Following my heavy subject blog post last week on life and death, I’ve been working on one of my novels non-stop. The chapters I have been working on required me to do some digging into some old writing and research for one of my characters. In the process, I stumbled upon more writing I did back when I was at UCSD.
One of the last workshop courses I took at UCSD was called “Philosophy of Writing”. Yes, the title of the class was just as terrifyingly confusing as the professor and his assignments. I reread two of the stories I wrote and was thoroughly confused. I couldn’t recognize my purpose or reasoning behind the piece. I finally remembered that even back then, I had no idea what I was writing.
This isn’t surprising to me. It was fall quarter of my senior year at UCSD: I was battling the flu for the second time in three months and bronchitis that lasted for months; my patience was being severely tested by a professor who had it out for me because of my background and had no problem telling me what she thought of me and my writing through a letter connected to one of my assignments (in this situation, I put on the professor shoes and had to educate her on diversity); my mom was going off to Hajj and I couldn’t bid her safe travels in person; I won’t even get started on how I was dealing with my French literature class … I was a mess. These are the only reasons I can find behind writing such dark and nonsensical pieces during that time in my life.

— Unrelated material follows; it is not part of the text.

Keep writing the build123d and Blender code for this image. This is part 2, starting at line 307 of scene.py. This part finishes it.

In case any of you are interested, I did some digging and found an “Explanatory Note” that my professor required us to attach to each of our assignments. The following piece was apparently my interpretation of Foucault and Barthes’ theories on author-function. It was my response to Foucault’s “What is an Author” and Barthes’ “Death of the Author.” Based on my attempt to bridge both philosopher’s concepts into one, the grammar and verb tense in the piece are off; that was deliberate. Despite the high grade I did achieve for that course, so much for actually retaining anything I learned.
I need to head back to my writing, so I shall leave you with this piece originally untitled. Remember, this hasn’t been touched in four years and I’m pretty sure it was one of those “written at 3 am the night before class” assignments. I bid you well wishes trying to understand the story.

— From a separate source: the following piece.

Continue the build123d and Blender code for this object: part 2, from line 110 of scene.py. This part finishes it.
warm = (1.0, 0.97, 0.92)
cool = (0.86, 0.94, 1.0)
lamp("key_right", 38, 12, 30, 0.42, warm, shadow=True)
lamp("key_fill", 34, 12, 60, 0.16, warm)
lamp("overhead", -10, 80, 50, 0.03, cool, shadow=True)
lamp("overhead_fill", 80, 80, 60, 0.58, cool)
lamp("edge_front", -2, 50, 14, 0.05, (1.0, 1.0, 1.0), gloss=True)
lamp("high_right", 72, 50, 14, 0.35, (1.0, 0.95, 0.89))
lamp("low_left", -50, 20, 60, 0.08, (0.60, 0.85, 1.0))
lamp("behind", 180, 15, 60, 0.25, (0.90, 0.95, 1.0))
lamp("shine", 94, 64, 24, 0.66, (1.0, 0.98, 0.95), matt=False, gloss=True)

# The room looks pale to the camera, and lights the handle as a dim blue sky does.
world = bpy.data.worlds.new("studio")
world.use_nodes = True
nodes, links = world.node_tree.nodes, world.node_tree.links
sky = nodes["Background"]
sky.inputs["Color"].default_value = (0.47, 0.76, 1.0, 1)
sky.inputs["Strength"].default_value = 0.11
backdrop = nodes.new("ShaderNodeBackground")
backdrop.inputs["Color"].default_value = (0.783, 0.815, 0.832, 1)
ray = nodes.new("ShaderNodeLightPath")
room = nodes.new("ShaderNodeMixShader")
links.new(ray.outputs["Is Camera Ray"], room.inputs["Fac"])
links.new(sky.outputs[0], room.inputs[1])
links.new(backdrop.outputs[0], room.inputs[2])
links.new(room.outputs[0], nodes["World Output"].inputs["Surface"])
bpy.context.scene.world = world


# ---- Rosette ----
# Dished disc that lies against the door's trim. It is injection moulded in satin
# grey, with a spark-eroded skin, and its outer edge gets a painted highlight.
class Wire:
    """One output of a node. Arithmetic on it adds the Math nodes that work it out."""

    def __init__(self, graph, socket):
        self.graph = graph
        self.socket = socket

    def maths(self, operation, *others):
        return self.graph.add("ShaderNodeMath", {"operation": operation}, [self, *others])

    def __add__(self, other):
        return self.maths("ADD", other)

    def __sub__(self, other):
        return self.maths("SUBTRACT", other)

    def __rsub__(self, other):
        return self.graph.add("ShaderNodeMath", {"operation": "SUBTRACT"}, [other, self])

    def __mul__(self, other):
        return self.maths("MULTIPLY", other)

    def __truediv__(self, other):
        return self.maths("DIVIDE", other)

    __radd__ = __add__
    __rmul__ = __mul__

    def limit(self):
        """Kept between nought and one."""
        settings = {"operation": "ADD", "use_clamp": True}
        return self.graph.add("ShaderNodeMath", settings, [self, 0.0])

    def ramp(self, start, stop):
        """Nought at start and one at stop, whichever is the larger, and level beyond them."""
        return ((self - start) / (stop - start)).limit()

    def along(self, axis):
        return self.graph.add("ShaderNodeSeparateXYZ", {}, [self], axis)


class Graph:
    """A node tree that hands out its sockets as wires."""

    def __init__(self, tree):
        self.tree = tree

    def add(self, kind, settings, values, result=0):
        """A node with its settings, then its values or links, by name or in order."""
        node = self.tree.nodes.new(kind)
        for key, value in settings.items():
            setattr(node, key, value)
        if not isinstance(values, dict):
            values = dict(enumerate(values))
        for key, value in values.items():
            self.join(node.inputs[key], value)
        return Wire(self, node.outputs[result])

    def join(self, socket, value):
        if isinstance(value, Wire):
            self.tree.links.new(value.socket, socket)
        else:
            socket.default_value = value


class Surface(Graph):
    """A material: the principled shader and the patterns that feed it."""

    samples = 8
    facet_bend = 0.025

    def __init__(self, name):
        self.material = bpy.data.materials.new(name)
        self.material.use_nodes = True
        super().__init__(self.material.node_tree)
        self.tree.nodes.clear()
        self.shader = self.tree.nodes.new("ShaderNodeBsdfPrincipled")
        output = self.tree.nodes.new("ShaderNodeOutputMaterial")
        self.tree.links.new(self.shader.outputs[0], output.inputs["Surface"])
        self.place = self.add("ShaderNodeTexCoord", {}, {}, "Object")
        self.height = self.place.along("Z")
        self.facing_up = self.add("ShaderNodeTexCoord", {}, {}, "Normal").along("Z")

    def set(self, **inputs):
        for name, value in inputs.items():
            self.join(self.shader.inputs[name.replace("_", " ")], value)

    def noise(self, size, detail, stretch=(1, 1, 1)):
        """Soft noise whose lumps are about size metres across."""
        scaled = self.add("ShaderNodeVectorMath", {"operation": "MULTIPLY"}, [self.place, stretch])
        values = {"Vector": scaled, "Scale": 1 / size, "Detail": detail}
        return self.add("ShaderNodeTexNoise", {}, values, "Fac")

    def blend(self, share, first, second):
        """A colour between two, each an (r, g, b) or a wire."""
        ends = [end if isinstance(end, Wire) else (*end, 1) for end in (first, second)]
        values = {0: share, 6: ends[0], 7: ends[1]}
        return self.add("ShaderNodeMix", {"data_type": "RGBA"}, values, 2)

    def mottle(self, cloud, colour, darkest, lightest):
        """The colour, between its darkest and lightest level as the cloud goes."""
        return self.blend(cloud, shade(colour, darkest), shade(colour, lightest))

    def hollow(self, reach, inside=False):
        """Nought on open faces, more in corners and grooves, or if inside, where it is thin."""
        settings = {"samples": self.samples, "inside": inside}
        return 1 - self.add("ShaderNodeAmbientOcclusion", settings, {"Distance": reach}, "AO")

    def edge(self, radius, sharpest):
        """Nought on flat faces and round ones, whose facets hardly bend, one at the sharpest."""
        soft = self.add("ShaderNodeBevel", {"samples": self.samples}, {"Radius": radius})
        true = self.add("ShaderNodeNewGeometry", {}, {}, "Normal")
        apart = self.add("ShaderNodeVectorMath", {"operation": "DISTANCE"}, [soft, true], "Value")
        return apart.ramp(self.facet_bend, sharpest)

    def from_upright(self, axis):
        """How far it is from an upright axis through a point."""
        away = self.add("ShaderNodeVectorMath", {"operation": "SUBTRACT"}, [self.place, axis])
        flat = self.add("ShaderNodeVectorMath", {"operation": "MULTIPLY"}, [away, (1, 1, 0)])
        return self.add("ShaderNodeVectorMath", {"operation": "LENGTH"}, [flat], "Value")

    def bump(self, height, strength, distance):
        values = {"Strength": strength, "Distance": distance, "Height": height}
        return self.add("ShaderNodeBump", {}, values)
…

As promised, I will always post on Thursdays, even if it means putting up an old, horribly written story and embarrassing myself in the process…
The full moon of the month illuminates the grisly streets of the city. A shadow lurks on every corner sending spiders to hide within their cobwebs. Howls of unidentified animals whine into the air giving it a chill. The crisp winds lick at his black leather jacket. He pulls on the zipper as if to make sure it is possible to extend it beyond closing point. Hands wrapped tightly around themselves, wrings his fingers to conceal any warmth, he hastily walks on in a confident stance illustrating that he knows where he needs to go and it must be quick. There is no time left. It is coming.

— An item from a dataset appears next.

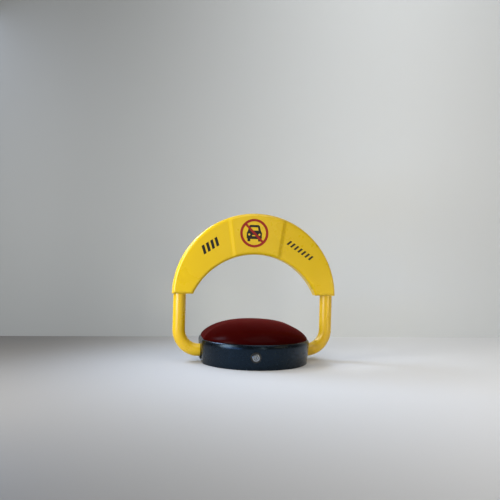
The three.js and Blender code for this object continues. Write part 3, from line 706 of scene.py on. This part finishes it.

His eyes perk up at the site of an old run down house at the end of the street. Light stream from its windows shining itself onto the dark and vacant houses nearby. He reaches the fence. Slowly opening the crooked gate, he begins to ascend the steps gently as to not step on the trail of spiders leading the way. He reaches out to the doorknob, ready to twist –
STOP! Do not enter… turn back slowly… Now.
He jumps, turning around to the gentle whispers. No sound, the area around him is calm. A shiver runs down his spine. He shakes it off and once again returns to the door. Spiders now lay confident on the doorknob, circling tighter and tighter. Changing his mind, he walks back and out the gate. Maybe this isn’t the right house.
You’re not there yet. You must keep going…must.
His first step back on the street, rain pelts down hard jerking him awake and washing out any noise. He pulls up his collar and wraps his arms tightly to hug in the warmth and continues on down the street. As if on cue, lights begin to pour out of the houses followed by laughter and happy voices. Brows furrowed in confusion, he makes a turn into a dark alley only to find another row of houses. These are silent and almost ghostly like. He can sense his destination is near now. It must be. The houses become larger and scarcer leaving now more space between them. Unsure of his next step, he stops to consider any options.
No, keep going… almost there… I should know, shouldn’t I?
Again the whispers startle him. He spins slowly in a circle shifting his eyes back and forth to spot the thing that spoke. No one seems to be lurking nearby. There lie only houses, dark, dim and undisturbed. One holds an aura of cobwebs. The rain stops. Dew glistens on the webs revealing a pathway by which to enter into the garden surrounding the grand front door. Shoving his hands into his jacket pockets, he walks through the webs up to the brick walls holding together the steel door. He raises his hand to knock and stops right before his hand reaches the gold metal.
Do not fear, enter.
The door smoothly opens shining light onto his face. Hunching his shoulders, he shoves his hands into his jeans pockets again. He enters slowly and spots a shadow coming near yet no image appears.
Welcome home. Be prepared. Another maze awaits you once again. It will reorganize itself soon. Ready? Set. Go…
The lights go out. He stands in a misty jungle ready to follow the light and whispers once again.